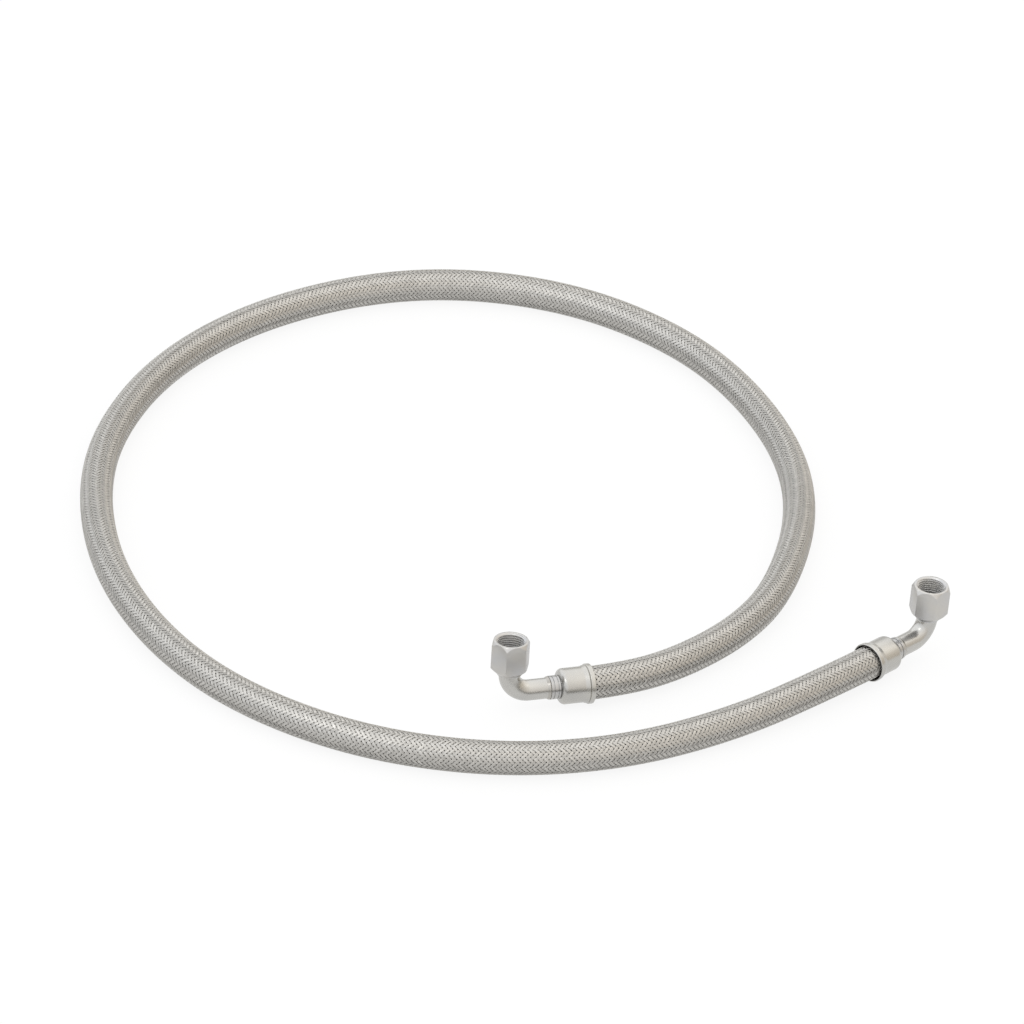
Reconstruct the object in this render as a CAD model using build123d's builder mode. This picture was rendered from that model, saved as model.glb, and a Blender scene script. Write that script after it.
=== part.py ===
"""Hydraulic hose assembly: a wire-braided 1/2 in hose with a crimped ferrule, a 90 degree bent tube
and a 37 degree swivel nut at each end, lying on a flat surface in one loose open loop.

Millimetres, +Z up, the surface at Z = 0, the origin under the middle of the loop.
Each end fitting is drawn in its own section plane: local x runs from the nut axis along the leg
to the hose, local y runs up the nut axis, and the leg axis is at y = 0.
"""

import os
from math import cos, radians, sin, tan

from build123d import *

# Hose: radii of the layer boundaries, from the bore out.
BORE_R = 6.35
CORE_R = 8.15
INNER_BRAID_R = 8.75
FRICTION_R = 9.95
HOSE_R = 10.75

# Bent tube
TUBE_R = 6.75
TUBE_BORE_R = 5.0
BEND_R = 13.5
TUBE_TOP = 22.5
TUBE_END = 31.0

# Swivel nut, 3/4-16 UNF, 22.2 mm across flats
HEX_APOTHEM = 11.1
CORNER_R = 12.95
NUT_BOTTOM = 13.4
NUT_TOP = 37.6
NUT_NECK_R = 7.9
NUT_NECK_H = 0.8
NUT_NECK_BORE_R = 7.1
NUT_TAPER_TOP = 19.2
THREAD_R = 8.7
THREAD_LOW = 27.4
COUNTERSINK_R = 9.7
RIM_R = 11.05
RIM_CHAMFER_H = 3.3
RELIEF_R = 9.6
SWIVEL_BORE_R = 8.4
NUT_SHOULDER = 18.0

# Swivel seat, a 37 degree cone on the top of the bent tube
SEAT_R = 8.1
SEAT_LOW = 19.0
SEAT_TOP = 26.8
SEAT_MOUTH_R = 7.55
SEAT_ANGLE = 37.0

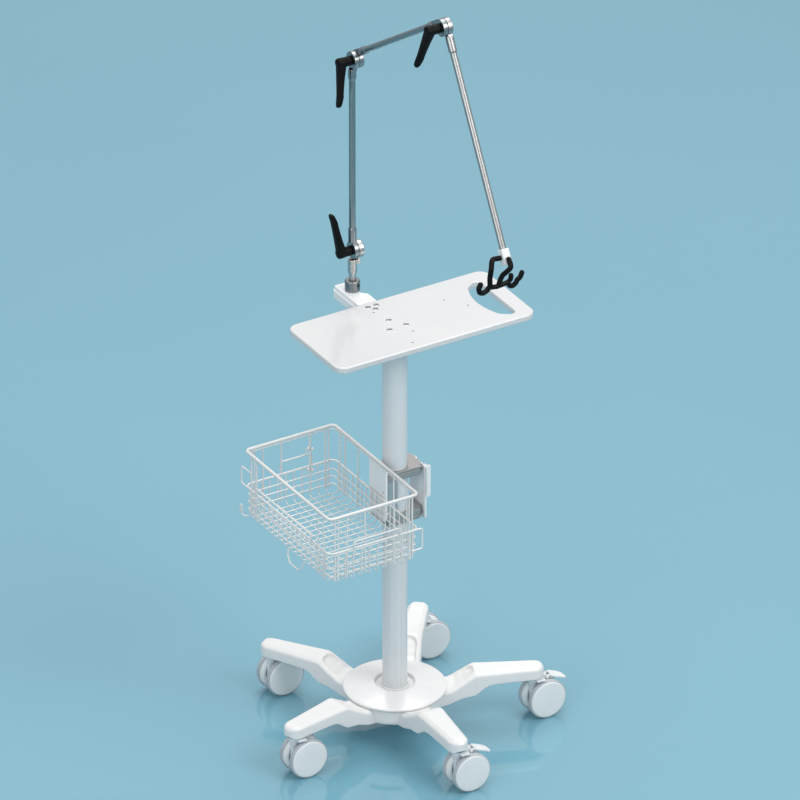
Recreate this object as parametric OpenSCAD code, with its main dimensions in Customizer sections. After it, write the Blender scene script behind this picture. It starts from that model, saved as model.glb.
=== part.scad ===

What is asked —
How many of the lines in the listing above hold the word "script"? Report only that figure.

Output for this exercise —
2